Cette mobilisation s’est produite un mois après l’échouement du navire vraquier Wakashio, et deux semaines après qu’il eut causé une marée noire sur le littoral et la barrière de corail qui entoure l’île. Les manifestants exprimaient leur colère contre l’incurie du gouvernement, qui a mis trois semaines à réagir. 1 000 tonnes de fioul se sont alors déversées sur le littoral. Des milliers de Mauriciens se sont mobilisés, souvent avec des moyens artisanaux, pour limiter les dégâts de la marée noire.
« Lév paké aller » (« Faites vos bagages et partez »), scandaient les manifestants du 29 août à l’intention du gouvernement.
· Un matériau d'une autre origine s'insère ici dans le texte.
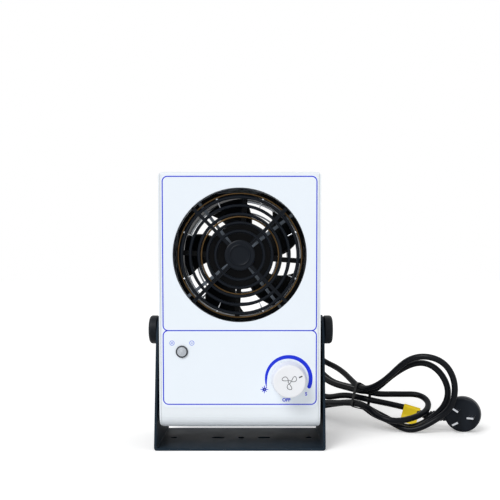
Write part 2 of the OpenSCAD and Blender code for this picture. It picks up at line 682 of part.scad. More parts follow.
// Bushing in the back wall with a tapered strain relief
module cord_gland() color([0.05, 0.05, 0.05]) difference() {
    turned_y(gland_x, back_y, gland_z) polygon([
        [0, 6], [8, 6], [8, sheet_t], [6, sheet_t], [6, 0], [8.5, 0], [8.5, -1.6], [7.6, -2.6], [5.8, -3],
        [5.6, -8], [5, -8.4], [5, -10.6], [5.3, -11], [5.1, -14], [4.6, -14.4], [4.6, -16.6],
        [4.9, -17], [4.7, -20], [4.2, -21], [0, -21]
    ]);
    rod_y(gland_x, gland_z, back_y - 10, back_y + 30, cord_r + running_gap);
}

// Thin tie round the middle of the hank
module cord_tie() color([0.06, 0.06, 0.06]) translate([124.8, 64.5, 31]) rotate([0, 0, -53]) difference() {
    along_x(-2, 2) polygon(rounded(rounded_box(-13.8, -16.1, 13.8, 16.1, 7)));
    along_x(-3, 3) polygon(rounded(rounded_box(-12.6, -14.9, 12.6, 14.9, 6)));
}

// Plain card label folded over the cord, both flaps hanging down together
module cord_tag() {
    t = 0.5;
    hang = 15.5;
    over = cord_r + 0.3;
    color([0.98, 0.86, 0.05]) translate([178.3, 64.8, 17]) rotate([-26, 0, 0]) rotate([0, 20, -7.5])
        difference() {
            along_x(-8.5, 8.5) polygon(concat(
                [for (k = [0:10]) polar(over + t, 18 * k)],
                [[-t, -over - 4], [-t, -hang], [t, -hang], [t, -over - 4]]
            ));
            along_x(-9, 9) polygon(concat([for (k = [0:10]) polar(over, 18 * k)], [[0, -over - 3]]));
        }
}

module on_plug() translate([plug_x, plug_y, plug_d / 2]) rotate([0, 0, plug_turn]) children();

// Round moulded body that stands on its rim, with the cord's neck at its side
module plug_body() color([0.06, 0.06, 0.06]) on_plug() difference() {
    r = plug_d / 2;
    union() {
        turned_y(0, plug_t, 0) polygon([
            [0, 0], [r - 6, 0], [r - 2.4, 1.6], [r - 0.6, 4.4], [r, 7.4], [r, plug_t - 1.8],
            [r - 0.6, plug_t - 0.6], [r - 2, plug_t], [0, plug_t]
        ]);
        translate([0, neck_depth, 0]) rotate([0, -90 - neck_fall, 0]) {
            cylinder(r = 6, h = r + 3);
            translate([0, 0, r + 3]) cylinder(r1 = 5.2, r2 = 4, h = neck_reach - r - 3);
        }
    }
    for (p = plug_blades) translate([p[0], 0, p[1]]) rotate([0, p[2], 0])
        translate([-3.2, -1, -0.9]) cube([6.4, 7, 1.8]);
}

module plug_pins() color([0.85, 0.85, 0.87]) on_plug() for (p = plug_blades)
    translate([p[0], 6, p[1]]) rotate([90, p[2], 0]) {
        translate([-3.2, -0.9, 0]) cube([6.4, 1.8, 22.2]);
        translate([-2.7, -0.6, 22.2]) cube([5.4, 1.2, 0.8]);
    }

stand_bracket();
pivot_washer_left();
pivot_washer_right();
front_cover();
rear_cover();
front_overlay();
threaded_inserts();
cover_screws();
front_guard();
guard_nuts();
ionizer_frame();
outer_electrode();
inner_electrode();
emitter_needles();
fan_frame();
fan_stator();
fan_bearings();
fan_screws();
fan_nuts();
rear_guard();
fan_rotor();
rotor_shaft();
high_voltage_module();
control_board();
board_standoffs();
board_transformer();
board_capacitors();
terminal_block();
earth_stud();
speed_control();
control_nut();
control_shaft();
speed_knob();
lamp_bezel();
lamp_lens();
lamp_nut();
clamp_knob_left();
clamp_stud_left();
clamp_knob_right();
clamp_stud_right();
cord_gland();
cord_lead();
cord();
cord_tie();
cord_tag();
plug_body();
plug_pins();
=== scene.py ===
"""A desktop ionizing blower on its tilting stand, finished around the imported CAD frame.

Everything is in metres. +Z is up, the front faces -Y and +X is to the right seen
from the front. The origin is under the stand's centre hole.
"""

import logging
import math
from collections.abc import Callable, Sequence
from dataclasses import dataclass
from enum import Enum
from functools import lru_cache

import bpy
from mathutils import Matrix, Vector


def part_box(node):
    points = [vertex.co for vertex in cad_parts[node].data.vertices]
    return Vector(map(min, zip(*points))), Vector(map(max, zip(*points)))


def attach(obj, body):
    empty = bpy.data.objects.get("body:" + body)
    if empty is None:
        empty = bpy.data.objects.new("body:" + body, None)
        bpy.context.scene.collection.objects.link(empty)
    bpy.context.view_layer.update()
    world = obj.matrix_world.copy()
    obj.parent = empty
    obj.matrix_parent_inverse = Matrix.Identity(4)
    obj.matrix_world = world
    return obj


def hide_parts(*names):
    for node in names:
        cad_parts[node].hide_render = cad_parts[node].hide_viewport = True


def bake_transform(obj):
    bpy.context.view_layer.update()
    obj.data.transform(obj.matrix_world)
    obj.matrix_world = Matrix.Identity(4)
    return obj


MM = 0.001
# Points closer than this are the same place
SAME_PLACE = 1e-7
# How close a ribbon's points are merged
MERGE = 1e-6
# Edges flatter than this are shaded smooth
SMOOTH_ANGLE = math.radians(40)
# Steps of one round corner of a printed frame
CORNER_STEPS = 8
# How much the strokes of letters are thickened, as a share of their size
LETTER_WEIGHT = 0.035

Point = tuple[float, float, float]
Colour = tuple[float, float, float]
Flat = tuple[float, float]

logging.basicConfig(level=logging.INFO, format="%(name)s: %(message)s")
log = logging.getLogger("blower")

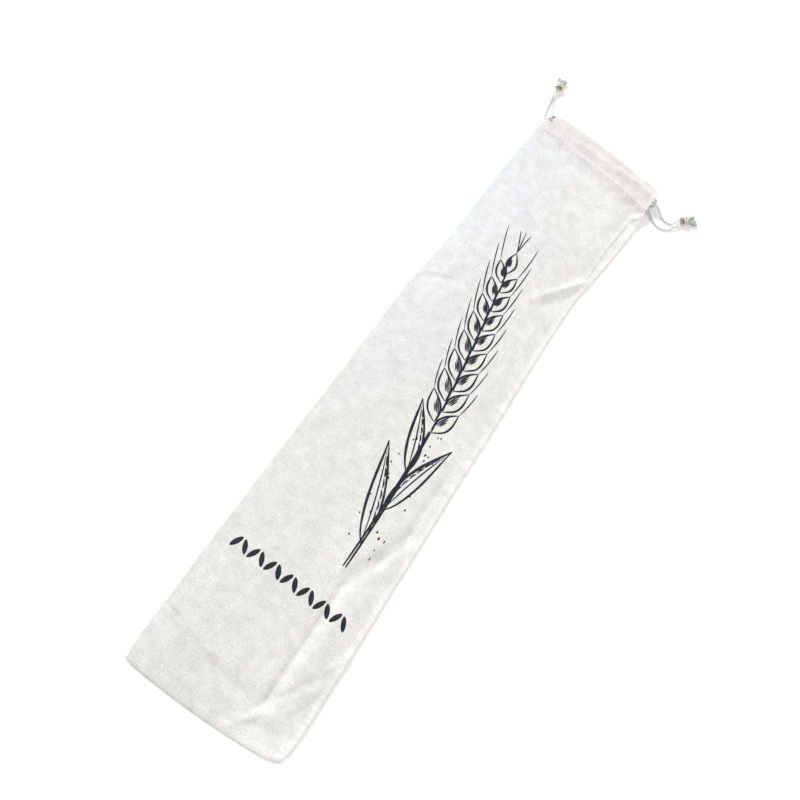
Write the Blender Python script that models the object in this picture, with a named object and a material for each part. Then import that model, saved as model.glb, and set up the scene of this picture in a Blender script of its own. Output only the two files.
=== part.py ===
"""A long linen bread bag that lies flat on its back, with a drawstring at each side of its mouth.

The bag is one piece of linen. It is folded lengthwise along its left edge, seamed along its right
edge and its bottom, and its mouth is hemmed to the inside as a casing for the two cords. Each
drawstring enters the casing at its own side, goes once round the mouth inside the hem, comes back
out beside its start, and has its two ends tied in one knot with a short frayed tail.

The frame is in metres with +Z up. The bag lies on z = 0 with its mouth towards +Y and its left
edge towards -X, and the origin is under the middle of the cloth.
"""

import math

import bmesh
import bpy

# Everything below is in millimetres, and MM turns it into metres where a mesh is made.
MM = 0.001

LENGTH = 693.0  # from the lowest point of the bottom edge to the mouth
CLOTH = 1.0  # the thickness of the linen
SEAM = 5.0  # the two layers are sewn together this far in from the seamed edges
CORD = 2.0  # the drawstrings' diameter
GAP = 0.3  # between pieces that touch on the real bag
CHANNEL = CORD + 2 * GAP  # the height of the space inside the casing
CASING = CLOTH + CHANNEL + CLOTH  # the thickness of the casing over a cord
BACK_LANE = CASING / 2  # how high a cord lies in the back half of the casing
BEYOND = 8.0  # how far a cutter runs past what it cuts

# Sections across the bag. "along" starts at the bottom edge, "left" and "right" are the distances of
# the two edges from the middle line, "fold" and "seam" are the heights of the cloth at those edges,
# and "crown" is how much higher the front stands between them.
SECTIONS = (
    # along, left, right, fold, seam, crown
    (0.0, 71.0, 74.0, 2.2, 2.2, 0.0),
    (13.0, 72.4, 77.0, 2.3, 2.2, 3.6),
    (35.0, 73.1, 77.7, 2.4, 2.2, 8.5),
    (68.0, 73.6, 77.2, 2.4, 2.2, 10.2),
    (113.0, 74.7, 75.7, 2.4, 2.2, 10.2),
    (173.0, 75.2, 74.2, 2.4, 2.2, 10.2),
    (233.0, 75.9, 72.6, 2.4, 2.2, 10.2),
    (293.0, 76.2, 70.6, 2.4, 2.2, 10.2),
    (353.0, 76.9, 69.5, 2.5, 2.2, 10.2),
    (403.0, 77.4, 67.9, 2.6, 2.2, 10.2),
    (431.0, 77.7, 67.1, 2.8, 2.2, 10.2),
    (452.0, 75.3, 66.5, 3.1, 2.2, 10.1),
    (493.0, 74.1, 66.1, 3.6, 2.2, 9.8),
    (523.0, 74.0, 66.9, 4.3, 2.2, 9.5),
    (557.0, 73.9, 70.9, 5.3, 2.2, 9.0),
    (584.0, 73.8, 73.8, 6.5, 2.2, 8.6),
    (612.0, 73.9, 75.8, 8.4, 2.4, 7.6),
    (638.0, 73.7, 77.0, 10.8, 3.4, 6.2),
    (655.0, 73.0, 75.8, 12.2, 7.6, 4.4),
    (668.0, 72.0, 75.0, 12.6, 11.8, 3.5),
    (683.0, 69.0, 76.0, 12.6, 12.6, 3.2),
    (693.0, 64.0, 75.0, 12.6, 12.6, 3.0),
)

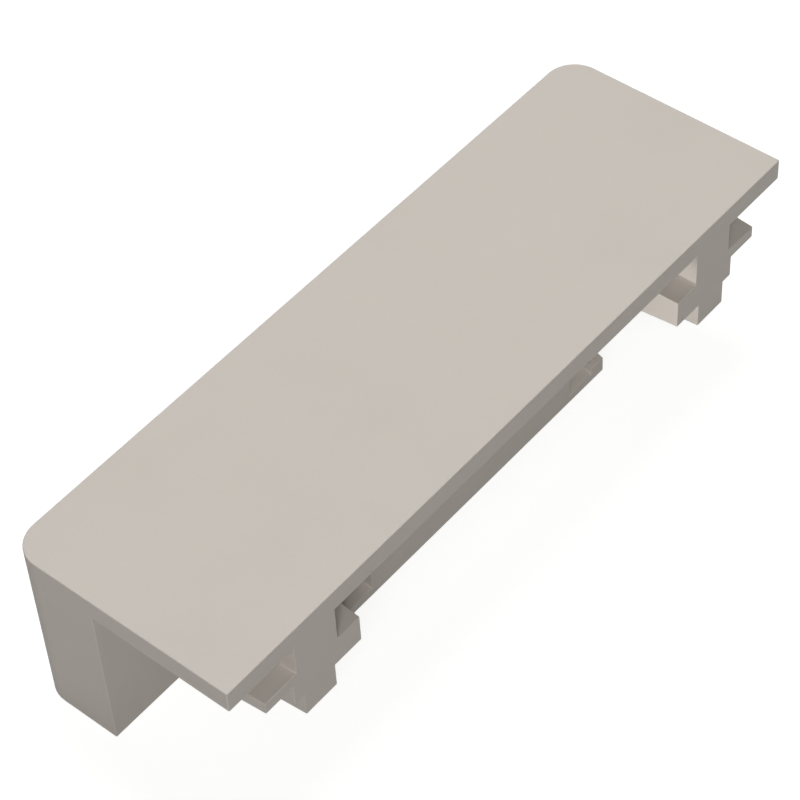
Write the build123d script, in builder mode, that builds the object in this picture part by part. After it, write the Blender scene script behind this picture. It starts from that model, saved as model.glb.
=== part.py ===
from build123d import *
import math
import os

os.makedirs("parts", exist_ok=True)

# All sizes in millimetres, angles in degrees.
# X runs along the cap, Y across it with the deep wall on the plus side, Z up out of the face.

# Face plate
cap_length = 100.0
cap_width = 32.0
cap_depth = 25.0
plate_thickness = 3.0
corner_radius = 4.0
edge_radius = 0.15

# Deep wall along the rounded edge, cored out from below
wall_width = 12.2
wall_skin = 3.5
pocket_depth = 18.0

# Snap latches, one near each end, level with the straight edge of the plate
latch_inset = 13.5
latch_reach = 7.0
draft_angle = 3.0
post_width = 6.7
finger_length = 5.1
finger_height = 1.7
finger_gap = 4.3
bar_heel = 0.7
bar_length = 3.65
bar_height = 4.0
bar_gap = 5.1
nub_width = 5.1
nub_height = 3.5

# Central rib, set in from the straight edge, with a springy foot at each end
rib_inset = 8.0
rib_thickness = 2.0
rib_drop = 18.5
web_length = 37.6
foot_length = 51.0
foot_height = 1.2
foot_slope = 20.0
barb_length = 2.3
barb_height = 1.0

# Derived positions
plate_base = cap_depth - plate_thickness
wall_centre = (cap_width - wall_width) / 2
straight_edge = -cap_width / 2
pocket_radius = max(corner_radius - wall_skin, edge_radius)
post_root = plate_thickness / 4
latch_centre = cap_length / 2 - latch_inset
rib_face = straight_edge + rib_inset
rib_middle = rib_face + rib_thickness / 2
rib_base = plate_base - rib_drop
slope_rise = rib_thickness * math.tan(math.radians(foot_slope))
barb_centre = (foot_length - barb_length) / 2

# Sketch plane of the latches: on the straight edge, local Y is the depth below the plate
latch_plane = Plane(origin=(0, straight_edge, plate_base), x_dir=(1, 0, 0), z_dir=(0, 1, 0))


# Latch at the plus X end; every block widens inwards by the draft angle
with BuildPart() as latch:
    # Post hanging from the plate
    post_height = bar_gap + bar_height / 2
    with BuildSketch(latch_plane):
        with Locations((latch_centre, (post_height - post_root) / 2)):
            Rectangle(post_width, post_height + post_root)
    extrude(amount=latch_reach, taper=-draft_angle)
    # Thin finger pointing to the end of the cap
    finger_span = finger_length + post_width / 2
    with BuildSketch(latch_plane):
        with Locations((latch_centre + finger_span / 2, finger_gap + finger_height / 2)):
            Rectangle(finger_span, finger_height)
    extrude(amount=latch_reach, taper=-draft_angle)
    # Thick bar pointing to the middle, with a short heel under the finger
    bar_inner = post_width / 2 + bar_length
    bar_outer = post_width / 2 + bar_heel
    with BuildSketch(latch_plane):
        with Locations((latch_centre + (bar_outer - bar_inner) / 2, bar_gap + bar_height / 2)):
            Rectangle(bar_inner + bar_outer, bar_height)
    extrude(amount=latch_reach, taper=-draft_angle)
    # Nub below the bar
    nub_span = nub_height + bar_height / 2
    nub_top = bar_gap + bar_height / 2
    with BuildSketch(latch_plane):
        with Locations((latch_centre, nub_top + nub_span / 2)):
            Rectangle(nub_width, nub_span)
    extrude(amount=latch_reach, taper=-draft_angle)

# Central rib
with BuildPart() as rib:
    # Web hanging from the plate
    with BuildSketch(Plane.XY.offset(rib_base)):
        with Locations((0, rib_middle)):
            Rectangle(web_length, rib_thickness)
    extrude(amount=rib_drop)
    # Foot along the lower edge, its top falling towards the straight edge
    with BuildSketch(Plane.YZ):
        with BuildLine():
            Polyline(
                (rib_face, rib_base),
                (rib_face + rib_thickness, rib_base),
                (rib_face + rib_thickness, rib_base + foot_height + slope_rise),
                (rib_face, rib_base + foot_height),
                close=True,
            )
        make_face()
    extrude(amount=foot_length / 2, both=True)
    # Raised barb at each end of the foot
    barb_rise = foot_height + barb_height
    for side in (-1, 1):
        with BuildSketch(Plane.YZ.offset(side * barb_centre)):
            with BuildLine():
                Polyline(
                    (rib_face, rib_base),
                    (rib_face + rib_thickness, rib_base),
                    (rib_face + rib_thickness, rib_base + barb_rise + slope_rise),
                    (rib_face, rib_base + barb_rise),
                    close=True,
                )
            make_face()
        extrude(amount=barb_length / 2, both=True)

# Whole cap
with BuildPart() as end_cap:
    # Face plate, rounded on the wall side and nearly square on the straight side
    with BuildSketch(Plane.XY.offset(plate_base)):
        Rectangle(cap_length, cap_width)
        fillet(vertices().group_by(Axis.Y)[-1], radius=corner_radius)
        fillet(vertices().group_by(Axis.Y)[0], radius=edge_radius)
    extrude(amount=plate_thickness)
    # Softened edge round the face
    fillet(faces().sort_by(Axis.Z)[-1].outer_wire().edges(), radius=edge_radius)
    # Deep wall under the rounded edge
    with BuildSketch(Plane.XY):
        with Locations((0, wall_centre)):
            Rectangle(cap_length, wall_width)
        fillet(vertices().group_by(Axis.Y)[-1], radius=corner_radius)
    extrude(amount=plate_base)
    # Pocket that cores the wall from below
    with BuildSketch(Plane.XY):
        with Locations((0, wall_centre)):
            Rectangle(cap_length - 2 * wall_skin, wall_width - 2 * wall_skin)
        fillet(vertices(), radius=pocket_radius)
    extrude(amount=pocket_depth, mode=Mode.SUBTRACT)
    # Latches and rib
    add(latch.part)
    add(mirror(latch.part, about=Plane.YZ))
    add(rib.part)

end_cap.part.label = "end_cap"
export_step(end_cap.part, "parts/end_cap.step")
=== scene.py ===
import math

import bmesh
import bpy
from mathutils import Matrix, Vector


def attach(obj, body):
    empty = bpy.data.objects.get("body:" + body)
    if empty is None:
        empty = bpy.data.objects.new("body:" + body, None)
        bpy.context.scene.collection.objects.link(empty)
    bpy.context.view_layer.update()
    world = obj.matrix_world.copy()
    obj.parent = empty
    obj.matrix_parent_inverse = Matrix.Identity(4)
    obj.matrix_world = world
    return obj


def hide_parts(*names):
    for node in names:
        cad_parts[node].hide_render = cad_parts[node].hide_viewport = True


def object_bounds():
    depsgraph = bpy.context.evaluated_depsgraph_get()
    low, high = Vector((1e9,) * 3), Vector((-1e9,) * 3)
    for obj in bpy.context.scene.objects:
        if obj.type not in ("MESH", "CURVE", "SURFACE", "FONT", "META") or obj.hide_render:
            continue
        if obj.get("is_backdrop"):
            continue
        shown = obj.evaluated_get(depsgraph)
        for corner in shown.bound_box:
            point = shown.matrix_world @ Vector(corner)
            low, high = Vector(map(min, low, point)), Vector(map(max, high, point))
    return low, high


bl_info = {
    "name": "Profile end cap",
    "version": (1, 0, 0),
    "blender": (4, 5, 0),
    "location": "View3D > Sidebar > End cap",
    "description": "Dresses a moulded end cap for a wide profile and sets it on a pale floor",
    "category": "Object",
}

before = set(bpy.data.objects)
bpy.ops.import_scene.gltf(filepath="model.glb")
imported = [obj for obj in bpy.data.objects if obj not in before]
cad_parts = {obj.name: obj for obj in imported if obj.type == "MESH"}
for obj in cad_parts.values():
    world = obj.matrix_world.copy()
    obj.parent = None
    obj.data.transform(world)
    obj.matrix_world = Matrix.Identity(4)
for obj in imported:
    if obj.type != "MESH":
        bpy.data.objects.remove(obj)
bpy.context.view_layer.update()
MM = 0.001

# Corners nearer than the first are merged, and faces that turn by less than the second are one
SAME_POINT = 0.002 * MM
FLAT_ANGLE = math.radians(0.5)

# Edges that turn by more than the first are rounded, and by more than the second shade sharp
ROUNDED_ANGLE = math.radians(40)
SHARP_ANGLE = math.radians(42)

# Width of one cloud in the colour of the moulding
CLOUD_WIDTH = 15 * MM

# Half the floor's side, and its drop below the foot of the wall, so that they share no plane
FLOOR_REACH = 3.0
FLOOR_DROP = 0.02 * MM

# White of the background, how much of it the floor gives off, and the light of the room
PAPER_WHITE = (1.0, 1.0, 0.985)
PAPER_GLOW = 0.82
ROOM_COLOUR = (0.93, 0.97, 1.0)
ROOM_STRENGTH = 0.02


def linear(hex_colour):
    """sRGB hex, such as c8c1b9, to linear red, green and blue."""
    parts = [int(hex_colour[i : i + 2], 16) / 255 for i in (0, 2, 4)]
    return tuple(p / 12.92 if p <= 0.04045 else ((p + 0.055) / 1.055) ** 2.4 for p in parts)


def rgba(colour):
    """Red, green and blue with full opacity, as a socket takes them."""
    return (colour[0], colour[1], colour[2], 1.0)


class EndCapFinish(bpy.types.PropertyGroup):
    """Sizes and colours of the moulding that someone would change."""

    edge_round: bpy.props.FloatProperty(
        name="Edge rounding",
        description="Radius of the moulded edges that the solid leaves sharp",
        default=0.08 * MM,
        min=0.02 * MM,
        max=0.4 * MM,
        unit="LENGTH",
        precision=5,
    )
    colour: bpy.props.FloatVectorProperty(
        name="Colour",
        description="Warm grey of the coloured granulate",
        default=linear("c8c1b9"),
        size=3,
        min=0.0,
        max=1.0,
        subtype="COLOR",
    )
    cloud_colour: bpy.props.FloatVectorProperty(
        name="Cloud colour",
        description="Slightly deeper grey that clouds the surface where the melt flowed together",
        default=linear("c6bfb7"),
        size=3,
        min=0.0,
        max=1.0,
        subtype="COLOR",
    )
    roughness: bpy.props.FloatProperty(
        name="Roughness",
        description="Roughness of the spark-eroded surface",
        default=0.66,
        min=0.0,
        max=1.0,
        subtype="FACTOR",
    )
    grain: bpy.props.FloatProperty(
        name="Grain",
        description="Width of one pit of the spark-eroded surface",
        default=0.35 * MM,
        min=0.05 * MM,
        max=2 * MM,
        unit="LENGTH",
        precision=5,
    )
    grain_depth: bpy.props.FloatProperty(
        name="Grain depth",
        description="Depth of the pits",
        default=0.012 * MM,
        min=0.0,
        max=0.1 * MM,
        unit="LENGTH",
        precision=6,
    )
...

Au-delà de cette pollution, les manifestants expriment leur colère contre la situation générale. En effet, face à la pandémie, le gouvernement du Premier ministre Jugnauth a fermé les frontières mauriciennes aux touristes, dont 1,4 million visitent l’île chaque année et constituent une des principales ressources du pays. L’économie insulaire en est bouleversée et de nombreuses familles sont plongées dans le dénuement par cette crise. Au sein même de la petite et moyenne bourgeoisie, ceux qui vivent du tourisme réclament la réouverture des frontières et participaient nombreux à la manifestation du 29 août. Les partis d’opposition qui se sont ralliés à la mobilisation ne sont pas dénués d’arrière-pensées. À l’île Maurice, deux dynasties familiales se disputent le pouvoir depuis l’indépendance, en 1968. La corruption et le népotisme sont la règle.
La manifestation bénéficiait également du soutien de l’Église catholique et d’une partie de la presse bourgeoise. Le principal organisateur, Jean Bruneau Laurette, instructeur en arts martiaux, coutumier de poses à la Rambo, se disant expert en sécurité maritime, accuse le gouvernement d’avoir caché les circonstances de la marée noire. Cela n’est pas faux. Mais Laurette et les autres organisateurs ont eux-mêmes été liés au pouvoir, et jouent un jeu trouble. Les classes populaires mauriciennes ne peuvent leur faire aucune confiance.